Since my aunt was married off, they said that we were being raised by another clan as tradition. So the clan members to my Aunt’s husband came held a meeting and they gave us days to leave the house. That is when my mom’s cousin come in gave us transport and we left for the village.

They removed us from of the good schools because they couldn’t afford them. When I was in senior six, I kept defaulting on school fees. It is at this time that I met a man.  He was 29 and I was 18. He showered me with love. He was like a God send. He offered to pay my senior six school fees, upkeep, and all other needs. When I completed senior six, he asked me to move in with him. I was now 19 and I felt that I could handle a marriage relationship.

My cousins, uncles told me that I was making a terrible mistake but all their appeals fell on deaf ears. The first few months were an extension of the bliss. In February, my results were released and I had scored 17 points. Since I was studying arts, this wasn’t enough to get me a government scholarship, but I was certain that my man would help me. In the same month, I got pregnant, what was supposed to be good news started causing hostility. We argued every day until our baby boy arrived. I was so distracted that I didn’t even apply for a course at the University so that had to be a dead year. After the baby arrived, the arguments escalated into physical abuse.

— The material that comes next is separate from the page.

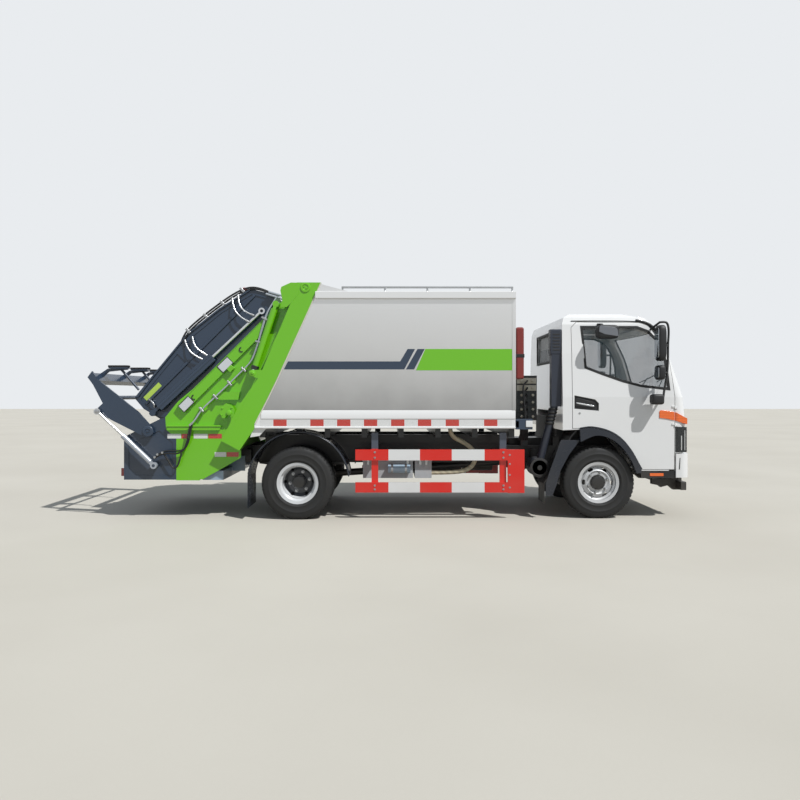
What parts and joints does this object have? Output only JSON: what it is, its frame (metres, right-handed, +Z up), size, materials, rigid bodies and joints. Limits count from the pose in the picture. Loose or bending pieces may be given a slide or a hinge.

one day, he got my phone and started going through all the received calls of that day the last call was from a male voice he knew that because he called all the numbers when he heard a male voice on the other side of the line, he rained on me slaps and he picked a knife and cut off all the clothes I was wearing he was aiming to cut my private parts. I fought hard, I got up and started fighting for the knife he was aiming the knife so in the at my chest. I fought. I couldn’t allow the knife to pass through me. At this point, I was fighting for my life. He was holding me from behind that means I was in his arms. When he saw me not letting the knife that is when he off bit my ear. Look, he bit off my ear lobe.

I run for my life.

I went to Lira town where I rented a shack. Life was hard. I can’t count the times we went to bed hungry. Everything was a luxury.

When my child turned two, I frequented Lira district head quarters in search for tuition sponsorship opportunities- asking whether there was anyone that could help pay my tuition at the University. My results impressed the officers that saw them but they said that they could not do anything about it. I reached out to some of my aunt’s friends that I could remember some of whom were in high places- most of them couldn’t even remember me. I approached my area MP to help me.

After months of my pestering, he said that a friend of his – Hon Daudi Migereko had the arrangement to help girls that had passed A level exams but didn’t have any financial support. When I approached Hon. Migereko, he agreed to help only if the area MP too contributed. I applied to the University and in 2015, I was admitted at Kyambogo University.

I couldn’t go with my son to the hostel so I took him to his father. That was the last time I saw my child. I am not allowed to see him. I have just joined the third year. For two years, I have been barred from seeing my kid. Even when I send clothes and toys, I am told that they are thrown away. He has told me that as long as he lives, I will never see my son again. I miss my boy. This is the first time I am opening up about this but talking to you makes me feel like a burden has lifted off my shoulders. I hope that someday, my family members can accept me again. Right now, I am on my own, when the other students go to their homes, I stay at the hostel. From my internship, I have been retained now I have a job that I will do alongside school. If only I can have my son back. But I am glad that slowly my path is beginning to light up again.